The Adventures of Danny Meadow Mouse
- First edition
- Author: Thornton W. Burgess
- Illustrator: Harrison Cady
- Genre: Children's fiction
- Publisher: Little, Brown and Company; Dover Publications
- Publication date: 1915
- ISBN: 978-0-486-27565-9
- OCLC: 26929223
- LC Class: PZ7.B917 Abd 1993

= The Adventures of Danny Meadow Mouse =

1915 novel by Thornton W. Burgess

The Adventures of Danny Meadow Mouse (1915) is a children's novel written by Thornton W. Burgess and illustrated by Harrison Cady.
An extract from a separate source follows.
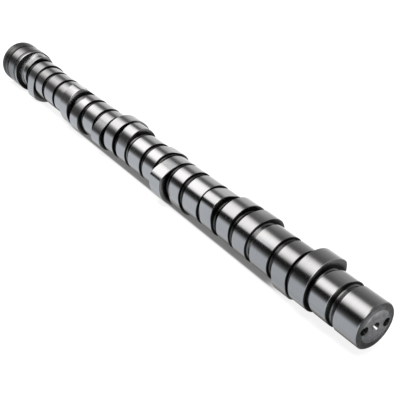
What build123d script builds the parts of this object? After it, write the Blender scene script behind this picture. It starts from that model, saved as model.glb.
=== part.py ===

Danny Meadow Mouse appeared as the main character of many tales written by Burgess for his syndicated newspaper column "Bedtime Stories".

==Plot==
Danny begins his tale regretting the length of his tail until he is corrected by Mr. Toad. Then he has a series of stalkings by Reddy and Granny Fox. He is captured by Hooty the Owl and escapes mid-flight to Peter Rabbit's briar patch. Peter goes to Farmer Brown's peach orchard and gets caught in a snare and barely escapes himself. Finally Danny gets trapped in a tin can and must use his wits to escape Reddy Fox again.